Tova O’Brien: With me now are survivors of abuse in state care. Tanya Sammons, Tyrone Marks who also sits on the commission’s Survivor’s Advisory Group. Kia ora, kōrua. Thank you very much for joining us. Tanya, perhaps we could start with you, and just maybe tell me a bit about the impact that state care had on you and your family.

Tanya Sammons: Pretty much, it was me and my two other sisters were fostered. We were taken away from our family. I’m the middle daughter. I’ve got a younger sister and an older sister. My older sister committed suicide throughout her experiences. She’d left two children behind. We’ve been fighting to try and get justice for her, and for ourselves as well. We need to heal, we need to get all this out on the table.

That is why it was so important that we finally got to this point with the Royal Commission. Tyrone, we did finally get there. The first serious attempt by the state to address the abuse of the past. Tell us about your role and your experience so far with the Commission.

Tyrone Marks: I’ve had— I’ve probably been there on nine different occasions. They’ve asked us for our input, in terms of, ‘How are they going to run this? How do they get to survivors? How do they engage?’ And so I’ve been there, as I’ve said, a number of times. I’ve been in a support role. I’ve been also in counselling with other survivors. And I’ve advised them, as well as others, on a number of occasions about what to do and what not to do. In terms of what’s happening at the moment, I think that advice has fallen on deaf ears.

Yes. So you think they’ve dropped the ball. How so?

Marks: I think that they’ve dropped the ball in not listening, not taking the advice. You’ve got to remember that state abuse, state survivors —there’s trauma we’re talking about. There’s re-traumatising, and there’s lots of safety issues that— they’ve just gone about this and around it in a different way altogether. We feel that if it continues this way that this whole thing’s going to fall.

Yeah, which would be the worst-case scenario for everyone. Our third guest, journalist Aaron Smale, has joined us. Aaron, thank you very much for being here. We started off talking a bit about Oranga Tamariki being under immense scrutiny this week over the removal of new-borns from their mothers. Is this a new problem?
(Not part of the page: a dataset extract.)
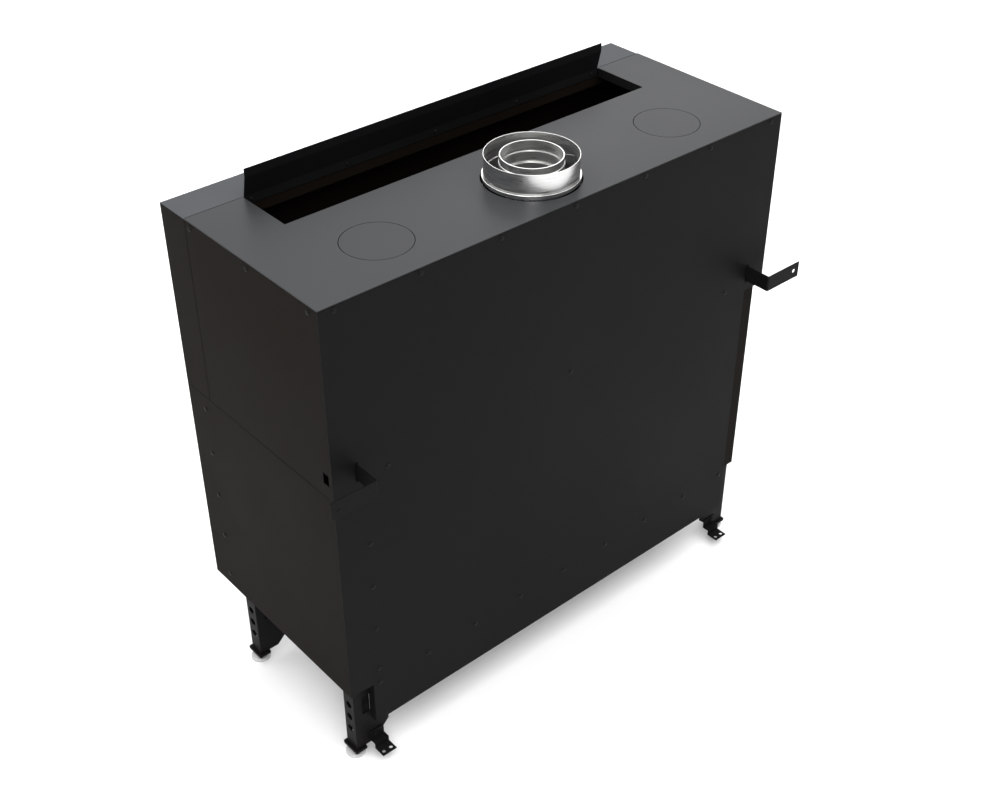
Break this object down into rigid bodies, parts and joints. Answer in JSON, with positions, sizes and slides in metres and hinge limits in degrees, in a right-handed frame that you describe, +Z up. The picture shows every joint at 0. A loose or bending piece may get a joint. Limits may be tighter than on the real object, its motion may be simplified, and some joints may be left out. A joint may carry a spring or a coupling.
{
  "type": "gas fireplace",
  "caption": "Tall built-in gas fireplace casing with a balanced flue spigot, slotted top, adjustable legs and wall brackets, seen from behind",
  "frame": {"origin": "centre of the footprint on the floor, under the middle of the whole object", "axes": "+X to the closed side panel, +Y to the back with the wall brackets, +Z up along the flue"},
  "size_m": [1.38, 0.617, 1.3005],
  "materials": {
    "casing_black": "fine black powder coat",
    "top_grey": "satin dark grey coat",
    "upstand_black": "satin black coat",
    "leg_steel": "dark coated steel",
    "galvanised": "galvanised sheet",
    "flue_steel": "bright stainless steel",
    "zinc": "bright zinc plate",
    "firebox_black": "heat-proof matt black",
    "ceramic_glass": "clear ceramic glass",
    "rope_grey": "woven glass-fibre rope",
    "log_ceramic": "painted ceramic fibre",
    "ember_ceramic": "crushed ceramic chips",
    "brass": "plain brass",
    "valve_aluminium": "die-cast aluminium",
    "plastic_black": "matt black plastic"
  },
  "bodies": {
    "casing": {"air_box": "galvanised", "back_panel": "casing_black", "bracket_guides": "casing_black", "burner": "flue_steel", "burner_tray": "firebox_black", "ember_bed": "ember_ceramic", "fire_logs": "log_ceramic", "firebox": "firebox_black", "firebox_stands": "galvanised", "flap_lugs": "firebox_black", "floor_tray": "galvanised", "flue_baffle": "firebox_black", "flue_restrictor": "flue_steel", "flue_spacers": "flue_steel", "flue_tube": "flue_steel", "front_hood": "casing_black", "front_plate": "casing_black", "gas_cock": "brass", "gas_pipes": "brass", "gas_valve": "valve_aluminium", "glass_hinge_lugs": "firebox_black", "inner_spigot": "flue_steel", "knock_out_discs": "top_grey", "leg_clamp_bolts": "zinc", "leg_rails": "galvanised", "liner_back": "firebox_black", "liner_sides": "firebox_black", "lower_side_right": "casing_black", "outer_spigot": "flue_steel", "pilot_burner": "flue_steel", "receiver_box": "plastic_black", "service_side_left": "casing_black", "slot_upstand": "upstand_black", "spigot_collar": "flue_steel", "top_plate": "top_grey", "upper_side_left": "casing_black", "upper_side_right": "casing_black", "valve_bracket": "galvanised", "warm_air_guide": "galvanised"},
    "leg_rear_right_body": {"leg_rear_right": "leg_steel", "anchor_bolt_right": "leg_steel"},
    "foot_rear_right_body": {"level_foot_rear_right": "zinc"},
    "leg_rear_left_body": {"leg_rear_left": "leg_steel", "anchor_bolt_left": "leg_steel"},
    "foot_rear_left_body": {"level_foot_rear_left": "zinc"},
    "leg_front_right_body": {"leg_front_right": "leg_steel"},
    "foot_front_right_body": {"level_foot_front_right": "zinc"},
    "leg_front_left_body": {"leg_front_left": "leg_steel"},
    "foot_front_left_body": {"level_foot_front_left": "zinc"},
    "bracket_right_body": {"wall_bracket_right": "leg_steel"},
    "anchor_right_body": {"floor_anchor_right": "leg_steel"},
    "flap_right_body": {"relief_flap_right": "firebox_black"},
    "bracket_left_body": {"wall_bracket_left": "leg_steel"},
    "anchor_left_body": {"floor_anchor_left": "leg_steel"},
    "flap_left_body": {"relief_flap_left": "firebox_black"},
    "glass_body": {"glass_frame": "firebox_black", "glass_pane": "ceramic_glass", "glass_rope": "rope_grey"},
    "knob_body": {"valve_knob": "plastic_black"},
    "cock_lever_body": {"cock_lever": "plastic_black"}
  },
  "joints": [
    {"name": "leg_rear_right_slide", "type": "slide", "parent": "casing", "child": "leg_rear_right_body", "axis": [0, 0, 1], "range_m": [-0.06, 0.04]},
    {"name": "foot_rear_right_screw", "type": "slide", "parent": "leg_rear_right_body", "child": "foot_rear_right_body", "axis": [0, 0, 1], "range_m": [-0.02, 0.009]},
    {"name": "leg_rear_left_slide", "type": "slide", "parent": "casing", "child": "leg_rear_left_body", "axis": [0, 0, 1], "range_m": [-0.06, 0.04]},
    {"name": "foot_rear_left_screw", "type": "slide", "parent": "leg_rear_left_body", "child": "foot_rear_left_body", "axis": [0, 0, 1], "range_m": [-0.02, 0.009]},
    {"name": "leg_front_right_slide", "type": "slide", "parent": "casing", "child": "leg_front_right_body", "axis": [0, 0, 1], "range_m": [-0.06, 0.04]},
    {"name": "foot_front_right_screw", "type": "slide", "parent": "leg_front_right_body", "child": "foot_front_right_body", "axis": [0, 0, 1], "range_m": [-0.02, 0.009]},
    {"name": "leg_front_left_slide", "type": "slide", "parent": "casing", "child": "leg_front_left_body", "axis": [0, 0, 1], "range_m": [-0.06, 0.04]},
    {"name": "foot_front_left_screw", "type": "slide", "parent": "leg_front_left_body", "child": "foot_front_left_body", "axis": [0, 0, 1], "range_m": [-0.02, 0.009]},
    {"name": "bracket_right_slide", "type": "slide", "parent": "casing", "child": "bracket_right_body", "axis": [0, 1, 0], "range_m": [-0.045, 0.06]},
    {"name": "anchor_right_slide", "type": "slide", "parent": "leg_rear_right_body", "child": "anchor_right_body", "axis": [0, 0, 1], "range_m": [-0.005, 0.005]},
    {"name": "flap_right_lift", "type": "hinge", "parent": "casing", "child": "flap_right_body", "pos_m": [0.33, 0.0295, 0.7423], "axis": [-1, 0, 0], "range_deg": [0, 60]},
    {"name": "bracket_left_slide", "type": "slide", "parent": "casing", "child": "bracket_left_body", "axis": [0, 1, 0], "range_m": [-0.045, 0.06]},
    {"name": "anchor_left_slide", "type": "slide", "parent": "leg_rear_left_body", "child": "anchor_left_body", "axis": [0, 0, 1], "range_m": [-0.005, 0.005]},
    {"name": "flap_left_lift", "type": "hinge", "parent": "casing", "child": "flap_left_body", "pos_m": [-0.33, 0.0295, 0.7423], "axis": [-1, 0, 0], "range_deg": [0, 60]},
    {"name": "glass_tilt", "type": "hinge", "parent": "casing", "child": "glass_body", "pos_m": [0, -0.2918, 0.2525], "axis": [1, 0, 0], "range_deg": [0, 20]},
    {"name": "knob_turn", "type": "hinge", "parent": "casing", "child": "knob_body", "pos_m": [-0.33, -0.1925, 0.189], "axis": [0, -1, 0], "range_deg": [0, 180]},
    {"name": "cock_turn", "type": "hinge", "parent": "casing", "child": "cock_lever_body", "pos_m": [-0.47, -0.1585, 0.1714], "axis": [0, 0, 1], "range_deg": [0, 90]}
  ]
}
Smale: The short answer is no. I mean, Tyrone went through the welfare homes. He started back in the 60s. I was adopted in the 70s. This is a decades-old issue. I couldn’t watch that video. I knew it would actually set me off. It would be too distressing because the state has been doing this for a very, very long time. Just picking up on what Tyrone said, the state just does not listen, and that has been something that is a theme that has come through consistently in everything that I’ve covered. There’s this denial — deny, deny, deny the whole time. The allegations that have come out over the years, there’s been this flat-out stonewalling denial. It’s kind of annoying to me that Oranga Tamariki and the Royal Commission, when the finger’s been pointed at them this week they basically go to that default position of denial. They won’t listen. They won’t take on-board the criticism that’s been directed at them, and I don’t know how they’re going to fix anything unless they actually front-up to the mistakes that they’re making. Those mistakes are significant, they’re on-going and they’re entrenched, actually. And I’m — like Tyrone —concerned. I want this Royal Commission to work, like a lot of people. I did not put that story out there lightly. I did not take a cheap shot, because I want it to work. But when all of these things are starting to surface, these problems, I can’t just sit on the side-lines and stay quiet about it.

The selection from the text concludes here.